• **REQUIREMENTS**:
Your task is to copy a single run of lines that starts at the line with "The FreeCAD and" and stops at the line with "carried around Z.", keeping both ends. Copy nothing else.

--- begin ---

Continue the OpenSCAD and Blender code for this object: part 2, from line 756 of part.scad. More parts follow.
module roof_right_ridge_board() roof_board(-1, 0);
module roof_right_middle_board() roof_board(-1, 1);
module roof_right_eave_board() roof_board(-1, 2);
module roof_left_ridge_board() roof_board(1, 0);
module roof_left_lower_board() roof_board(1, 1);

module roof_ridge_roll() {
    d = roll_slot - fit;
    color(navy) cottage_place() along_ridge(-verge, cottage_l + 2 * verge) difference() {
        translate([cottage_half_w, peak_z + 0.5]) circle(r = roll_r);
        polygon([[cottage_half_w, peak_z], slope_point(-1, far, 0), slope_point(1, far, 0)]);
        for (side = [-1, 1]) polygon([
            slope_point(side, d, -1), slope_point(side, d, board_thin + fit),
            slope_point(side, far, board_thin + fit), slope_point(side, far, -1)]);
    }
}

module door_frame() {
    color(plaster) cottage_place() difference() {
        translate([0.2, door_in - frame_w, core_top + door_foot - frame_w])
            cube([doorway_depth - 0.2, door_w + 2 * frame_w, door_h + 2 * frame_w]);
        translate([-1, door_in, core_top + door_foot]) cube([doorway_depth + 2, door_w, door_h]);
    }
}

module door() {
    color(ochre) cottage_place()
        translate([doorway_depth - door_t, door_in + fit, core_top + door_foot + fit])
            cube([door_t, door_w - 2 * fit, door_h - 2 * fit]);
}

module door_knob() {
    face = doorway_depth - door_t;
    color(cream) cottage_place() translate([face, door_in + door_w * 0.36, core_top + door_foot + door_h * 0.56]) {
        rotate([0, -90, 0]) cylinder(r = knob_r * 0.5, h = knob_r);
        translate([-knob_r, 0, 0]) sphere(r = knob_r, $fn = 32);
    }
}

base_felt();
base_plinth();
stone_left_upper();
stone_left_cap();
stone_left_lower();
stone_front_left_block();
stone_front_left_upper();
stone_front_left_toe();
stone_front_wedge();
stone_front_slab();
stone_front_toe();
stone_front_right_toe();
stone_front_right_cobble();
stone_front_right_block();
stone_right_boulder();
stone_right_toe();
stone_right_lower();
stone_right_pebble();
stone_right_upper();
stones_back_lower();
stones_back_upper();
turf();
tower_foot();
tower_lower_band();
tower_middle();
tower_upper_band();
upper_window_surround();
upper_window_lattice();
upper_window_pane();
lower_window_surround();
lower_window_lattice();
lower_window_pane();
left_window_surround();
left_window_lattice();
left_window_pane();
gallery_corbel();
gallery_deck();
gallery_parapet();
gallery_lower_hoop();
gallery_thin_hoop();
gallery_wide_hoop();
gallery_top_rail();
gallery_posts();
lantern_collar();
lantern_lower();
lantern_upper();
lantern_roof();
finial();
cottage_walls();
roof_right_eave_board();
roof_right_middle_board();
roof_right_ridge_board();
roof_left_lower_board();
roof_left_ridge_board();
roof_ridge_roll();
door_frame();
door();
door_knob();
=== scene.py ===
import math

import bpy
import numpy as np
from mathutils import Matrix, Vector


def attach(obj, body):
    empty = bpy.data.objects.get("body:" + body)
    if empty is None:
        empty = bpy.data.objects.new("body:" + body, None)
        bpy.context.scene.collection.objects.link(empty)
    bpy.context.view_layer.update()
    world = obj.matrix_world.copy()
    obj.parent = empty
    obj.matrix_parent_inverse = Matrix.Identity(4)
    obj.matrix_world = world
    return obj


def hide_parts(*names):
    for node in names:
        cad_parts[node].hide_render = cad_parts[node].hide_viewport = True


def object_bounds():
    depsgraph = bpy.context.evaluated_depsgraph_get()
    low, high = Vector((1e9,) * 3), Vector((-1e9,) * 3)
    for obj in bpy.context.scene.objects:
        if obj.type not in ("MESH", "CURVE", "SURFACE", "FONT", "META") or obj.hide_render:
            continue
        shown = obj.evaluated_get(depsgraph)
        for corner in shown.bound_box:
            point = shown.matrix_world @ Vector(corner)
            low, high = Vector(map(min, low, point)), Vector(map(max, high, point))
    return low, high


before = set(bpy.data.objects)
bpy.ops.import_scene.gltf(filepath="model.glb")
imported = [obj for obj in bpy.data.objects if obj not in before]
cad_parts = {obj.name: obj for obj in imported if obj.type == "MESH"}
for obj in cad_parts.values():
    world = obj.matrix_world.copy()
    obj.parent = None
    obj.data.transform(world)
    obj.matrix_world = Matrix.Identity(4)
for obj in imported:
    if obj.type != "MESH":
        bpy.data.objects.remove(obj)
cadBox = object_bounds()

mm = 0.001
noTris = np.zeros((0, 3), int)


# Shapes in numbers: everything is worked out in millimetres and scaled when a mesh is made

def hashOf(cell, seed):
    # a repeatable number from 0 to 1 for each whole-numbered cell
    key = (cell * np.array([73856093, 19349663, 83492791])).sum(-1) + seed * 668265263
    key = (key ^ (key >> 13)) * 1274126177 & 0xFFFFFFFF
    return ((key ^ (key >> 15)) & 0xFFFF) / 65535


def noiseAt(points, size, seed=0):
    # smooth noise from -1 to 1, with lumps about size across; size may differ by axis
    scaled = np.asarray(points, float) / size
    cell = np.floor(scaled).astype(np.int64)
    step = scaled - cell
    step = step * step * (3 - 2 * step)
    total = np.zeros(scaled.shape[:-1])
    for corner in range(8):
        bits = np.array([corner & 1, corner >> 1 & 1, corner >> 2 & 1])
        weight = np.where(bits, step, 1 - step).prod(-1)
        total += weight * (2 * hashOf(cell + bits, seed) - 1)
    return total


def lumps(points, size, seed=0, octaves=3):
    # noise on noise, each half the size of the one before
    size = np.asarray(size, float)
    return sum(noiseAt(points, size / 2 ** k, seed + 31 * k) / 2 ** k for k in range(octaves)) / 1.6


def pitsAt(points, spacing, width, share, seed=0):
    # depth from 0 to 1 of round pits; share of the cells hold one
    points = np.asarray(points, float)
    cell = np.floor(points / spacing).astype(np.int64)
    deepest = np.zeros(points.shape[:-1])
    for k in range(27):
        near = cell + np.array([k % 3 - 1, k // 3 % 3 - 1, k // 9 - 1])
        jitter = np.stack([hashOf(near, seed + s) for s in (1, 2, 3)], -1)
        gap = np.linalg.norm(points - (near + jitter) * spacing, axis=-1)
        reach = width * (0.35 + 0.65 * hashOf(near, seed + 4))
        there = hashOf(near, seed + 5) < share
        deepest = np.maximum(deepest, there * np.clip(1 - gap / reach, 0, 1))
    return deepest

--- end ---
--- begin ---

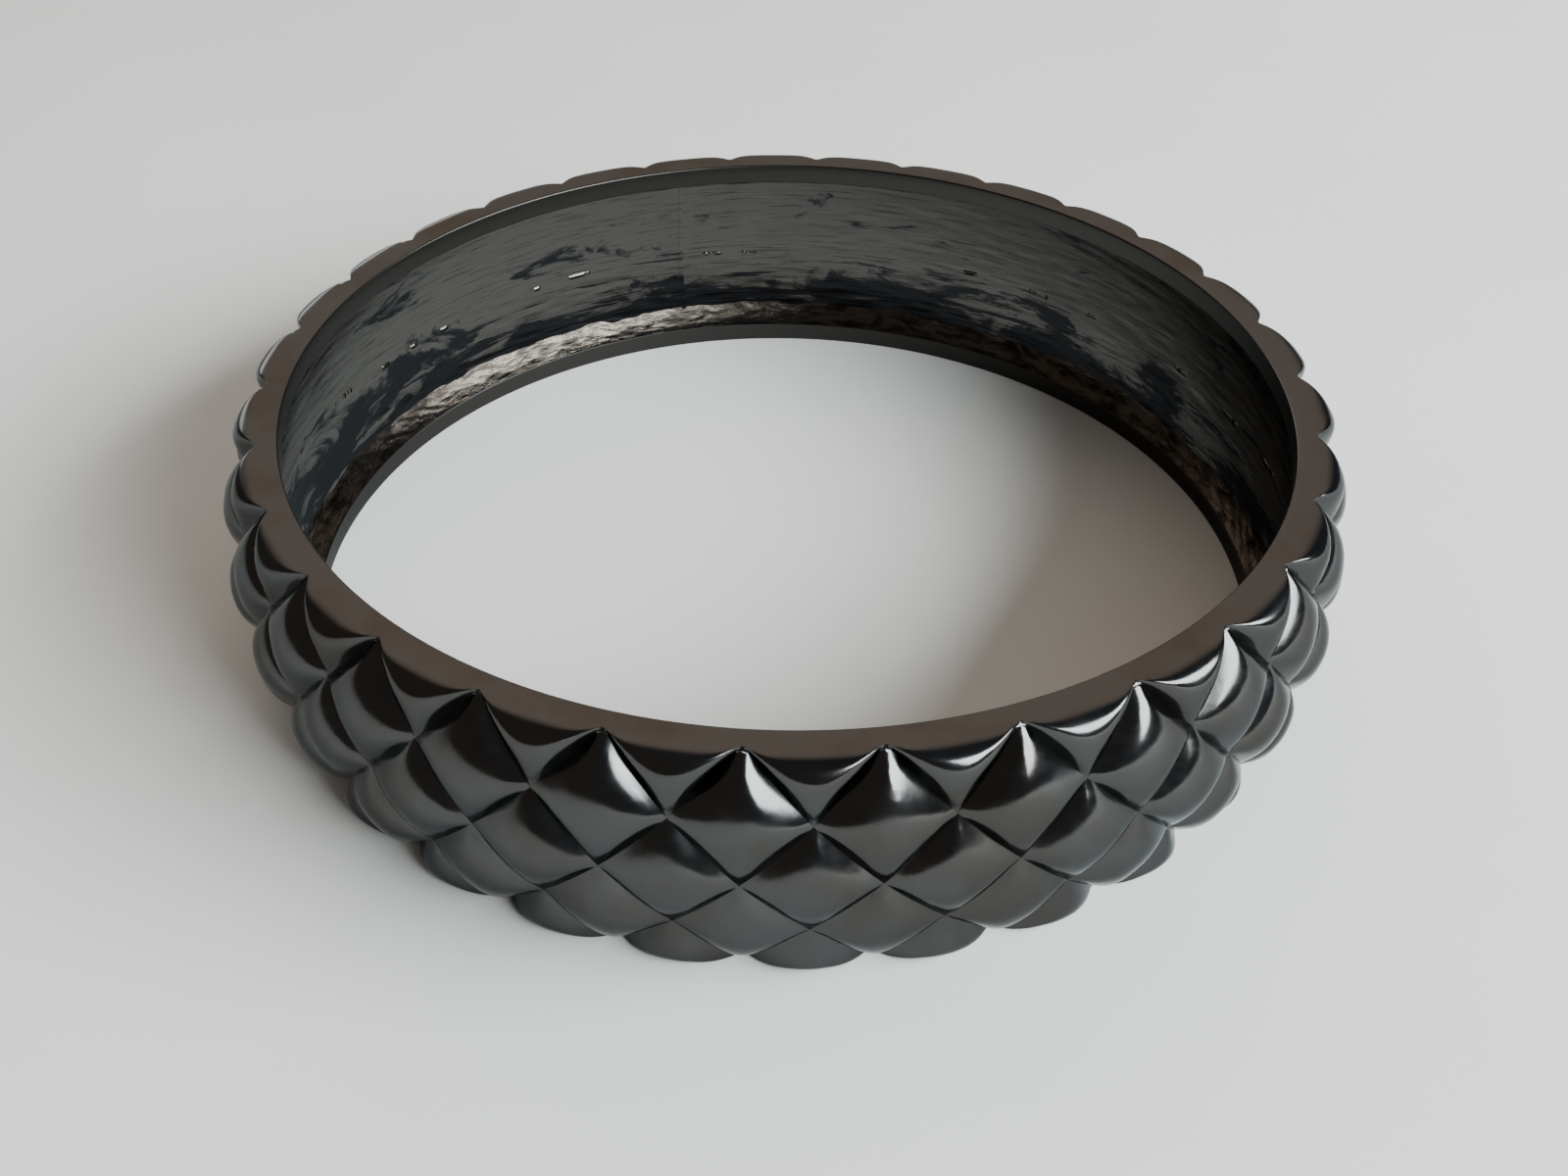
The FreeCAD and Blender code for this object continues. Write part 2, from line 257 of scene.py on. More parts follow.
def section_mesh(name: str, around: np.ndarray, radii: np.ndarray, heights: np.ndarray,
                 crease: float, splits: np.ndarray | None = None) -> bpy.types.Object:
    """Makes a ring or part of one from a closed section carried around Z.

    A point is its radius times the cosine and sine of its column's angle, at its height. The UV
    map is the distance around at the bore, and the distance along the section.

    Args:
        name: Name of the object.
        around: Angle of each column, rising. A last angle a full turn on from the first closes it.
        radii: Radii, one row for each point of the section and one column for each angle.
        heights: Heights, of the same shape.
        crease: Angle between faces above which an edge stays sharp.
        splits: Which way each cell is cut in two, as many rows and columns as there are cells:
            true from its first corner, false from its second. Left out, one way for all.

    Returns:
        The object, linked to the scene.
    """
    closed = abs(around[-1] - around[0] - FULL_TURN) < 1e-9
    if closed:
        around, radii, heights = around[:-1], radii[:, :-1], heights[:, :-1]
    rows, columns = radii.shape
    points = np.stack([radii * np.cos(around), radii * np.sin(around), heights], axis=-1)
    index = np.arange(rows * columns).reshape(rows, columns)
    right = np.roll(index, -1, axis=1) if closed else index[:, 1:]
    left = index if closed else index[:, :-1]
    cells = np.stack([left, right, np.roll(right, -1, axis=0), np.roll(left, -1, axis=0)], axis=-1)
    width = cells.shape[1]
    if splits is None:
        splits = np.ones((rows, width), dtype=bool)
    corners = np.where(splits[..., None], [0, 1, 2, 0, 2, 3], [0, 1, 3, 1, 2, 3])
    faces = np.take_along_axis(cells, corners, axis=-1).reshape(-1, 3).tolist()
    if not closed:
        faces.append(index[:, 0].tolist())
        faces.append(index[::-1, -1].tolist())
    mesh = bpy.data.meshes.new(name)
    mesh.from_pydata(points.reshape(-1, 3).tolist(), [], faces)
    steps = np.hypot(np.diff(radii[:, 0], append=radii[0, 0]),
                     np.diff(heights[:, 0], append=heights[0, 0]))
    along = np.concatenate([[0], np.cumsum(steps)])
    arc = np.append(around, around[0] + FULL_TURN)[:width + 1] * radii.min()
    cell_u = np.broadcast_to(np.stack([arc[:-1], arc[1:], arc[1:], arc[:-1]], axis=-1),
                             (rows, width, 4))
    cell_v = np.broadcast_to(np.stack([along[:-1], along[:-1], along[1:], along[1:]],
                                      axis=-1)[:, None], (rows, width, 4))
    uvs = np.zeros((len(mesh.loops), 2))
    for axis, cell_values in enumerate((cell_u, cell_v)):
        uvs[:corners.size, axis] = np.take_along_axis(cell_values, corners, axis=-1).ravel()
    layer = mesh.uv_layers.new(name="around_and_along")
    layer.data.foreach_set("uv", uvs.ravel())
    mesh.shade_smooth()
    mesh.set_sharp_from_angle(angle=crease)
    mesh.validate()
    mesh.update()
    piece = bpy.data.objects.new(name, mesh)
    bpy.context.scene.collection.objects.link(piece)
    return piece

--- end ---
--- begin ---

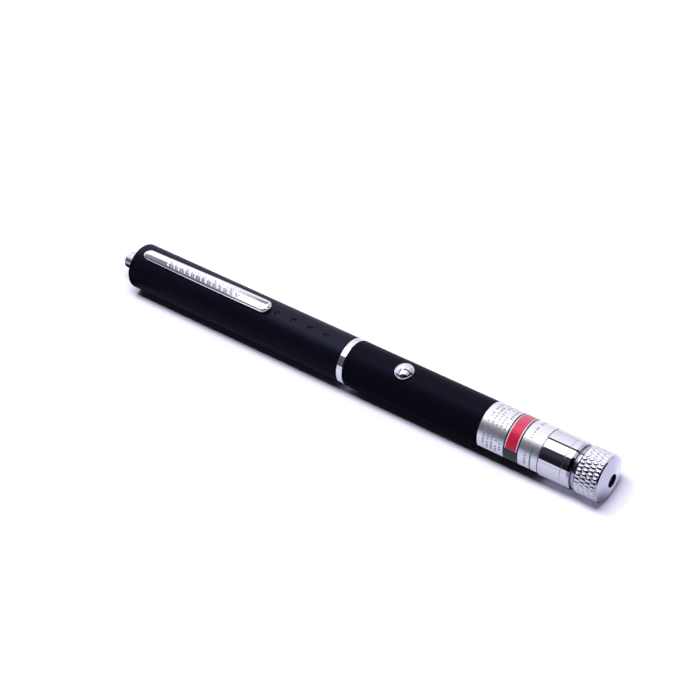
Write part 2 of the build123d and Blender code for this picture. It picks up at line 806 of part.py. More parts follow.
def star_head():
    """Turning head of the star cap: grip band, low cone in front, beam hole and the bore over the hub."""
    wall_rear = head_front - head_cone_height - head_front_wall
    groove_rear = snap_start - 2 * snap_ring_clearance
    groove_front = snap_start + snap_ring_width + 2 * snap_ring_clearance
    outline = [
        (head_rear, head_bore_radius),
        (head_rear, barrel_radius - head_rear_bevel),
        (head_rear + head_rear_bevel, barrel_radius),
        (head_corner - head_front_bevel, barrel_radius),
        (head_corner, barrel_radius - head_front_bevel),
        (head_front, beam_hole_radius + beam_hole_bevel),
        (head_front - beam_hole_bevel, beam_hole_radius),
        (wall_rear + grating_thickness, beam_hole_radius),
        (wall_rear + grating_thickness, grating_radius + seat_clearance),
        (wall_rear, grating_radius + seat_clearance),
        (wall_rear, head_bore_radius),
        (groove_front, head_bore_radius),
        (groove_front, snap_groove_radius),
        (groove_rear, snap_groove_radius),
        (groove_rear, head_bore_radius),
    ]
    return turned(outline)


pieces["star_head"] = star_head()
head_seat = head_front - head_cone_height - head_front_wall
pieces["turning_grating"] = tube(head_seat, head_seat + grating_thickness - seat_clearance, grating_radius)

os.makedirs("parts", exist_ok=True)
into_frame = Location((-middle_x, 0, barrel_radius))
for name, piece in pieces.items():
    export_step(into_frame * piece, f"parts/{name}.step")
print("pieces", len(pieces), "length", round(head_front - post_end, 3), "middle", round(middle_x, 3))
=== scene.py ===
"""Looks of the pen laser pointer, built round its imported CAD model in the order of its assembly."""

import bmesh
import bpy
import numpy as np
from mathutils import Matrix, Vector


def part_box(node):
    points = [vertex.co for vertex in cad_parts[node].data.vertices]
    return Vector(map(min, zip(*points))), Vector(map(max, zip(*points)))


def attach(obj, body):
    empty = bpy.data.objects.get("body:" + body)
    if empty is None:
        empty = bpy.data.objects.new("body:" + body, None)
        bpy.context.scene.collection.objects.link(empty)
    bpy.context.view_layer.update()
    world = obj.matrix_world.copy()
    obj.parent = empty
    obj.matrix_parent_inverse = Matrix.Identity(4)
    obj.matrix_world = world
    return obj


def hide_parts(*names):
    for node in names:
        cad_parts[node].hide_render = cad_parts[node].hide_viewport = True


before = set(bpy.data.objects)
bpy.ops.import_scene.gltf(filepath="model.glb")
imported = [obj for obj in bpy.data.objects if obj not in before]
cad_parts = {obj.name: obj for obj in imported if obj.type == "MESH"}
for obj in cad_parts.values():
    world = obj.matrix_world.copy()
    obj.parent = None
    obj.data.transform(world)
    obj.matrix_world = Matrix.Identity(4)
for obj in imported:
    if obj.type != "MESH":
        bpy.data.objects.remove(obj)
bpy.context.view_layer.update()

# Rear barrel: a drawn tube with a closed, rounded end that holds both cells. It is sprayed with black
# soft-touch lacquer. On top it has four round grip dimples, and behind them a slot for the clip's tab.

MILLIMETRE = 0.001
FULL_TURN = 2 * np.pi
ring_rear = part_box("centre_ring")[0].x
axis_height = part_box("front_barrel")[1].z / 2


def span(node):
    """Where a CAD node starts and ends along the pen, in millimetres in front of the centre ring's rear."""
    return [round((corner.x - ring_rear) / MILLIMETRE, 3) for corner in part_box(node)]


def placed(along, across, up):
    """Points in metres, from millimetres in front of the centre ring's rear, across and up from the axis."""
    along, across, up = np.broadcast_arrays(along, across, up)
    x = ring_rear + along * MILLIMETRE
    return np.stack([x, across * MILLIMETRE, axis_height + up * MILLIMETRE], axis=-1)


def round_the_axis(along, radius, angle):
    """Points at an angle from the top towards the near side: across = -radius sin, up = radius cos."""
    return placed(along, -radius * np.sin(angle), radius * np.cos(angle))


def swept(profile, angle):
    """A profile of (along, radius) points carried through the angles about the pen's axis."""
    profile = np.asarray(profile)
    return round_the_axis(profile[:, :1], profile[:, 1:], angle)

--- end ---

• **WRITTEN RESPONSE**:
The FreeCAD and Blender code for this object continues. Write part 2, from line 257 of scene.py on. More parts follow.
def section_mesh(name: str, around: np.ndarray, radii: np.ndarray, heights: np.ndarray,
                 crease: float, splits: np.ndarray | None = None) -> bpy.types.Object:
    """Makes a ring or part of one from a closed section carried around Z.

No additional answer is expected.